H-3s allow US companies to provide training not available in the foreign national’s home country. The US company must ensure that foreign nationals won’t be placed in a position where, in the normal operation of the business, US workers would normally fill the role. They must also ensure that no productive employment is performed—except that incidental to the training. The application is reviewed to make sure the beneficiary does not already possess substantial training in the proposed area of training, that the beneficiary could not find the same training in their home country or any other country, that the training will prepare the beneficiary for work outside the US, and that the petitioner has the physical space and ability to train the foreign national. 

H-3s are admitted to the US for the length of their program but no longer than two years. Similar to a J-1, the H-3 beneficiary must always have the intent to leave the US after the training but in some instances there is an absolute requirement that they do so. If the full two years is spent in the US on the H-3, the beneficiary will not be allowed to change status to another visa category from within the US nor be readmitted to the US as an H or an L until after they have spent a full six months outside the US. 
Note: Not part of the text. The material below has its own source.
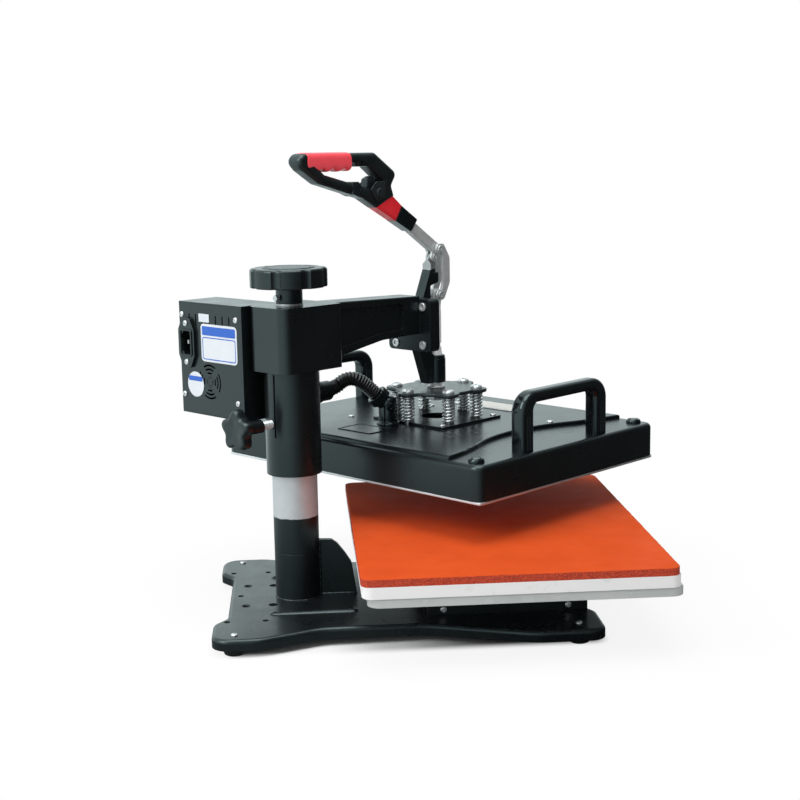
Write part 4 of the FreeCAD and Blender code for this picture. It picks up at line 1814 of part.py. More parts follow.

Unlike the J-1 where the sponsor is the government-licensed agency, for H-3s the US company providing the training is the “sponsor/petitioner” and must file an application with US Citizenship & Immigration Services (USCIS) on behalf of the foreign national trainee. 

B-1

The B-1 can be used by a foreign national coming to the US to merely and exclusively observe the conduct of business or other professional or vocational activity. Foreign nationals must pay for their own expenses in this scenario. The B-1 is aimed at facilitating the ease of international travel for brief periods of stay under particular circumstances.

If the time needed for training in the US is ninety days or less and the foreign national is from a visa waiver country, an actual “visa” stamp does not need to be obtained. The foreign national can make a visa waiver entry utilizing ESTA. If the intended stay is over ninety days, a visa can be obtained directly from the US Embassy/Consulate in the foreign national’s home country.

There are also B-1s in lieu of H-3s where all the above H-3 rules apply but the foreign national will receive a salary from a foreign employer, not from a US source. At first glance, the differences between the three visa types might appear subtle—all three visa types permit foreign nationals to enter the US for a temporary period in order to participate in internships/training programs, allowing them to implement and share their new knowledge in their home country upon completion of the program. This chart, however, breaks down the differences of these visa types. (Please click on image below to open full chart in PDF.)

Internships are ingrained in American culture. Many years ago, we ourselves were interns (i.e., law clerks) for the summers between semesters of law school. Internships in the US are often an excellent way to open doors to new opportunities either in the US or abroad. For foreign nationals, they also allow a person to explore the intricacies of US company protocol and culture (such as mastering the art of water cooler gossip) and the greater US culture (such as the latest fine art exhibit at a local museum or the US National Parks). Sometimes this cultural experience can be just as valuable to an intern as the more work-specific skills learned in the office. Speaking of which, happy hour, anyone? Wings are half off!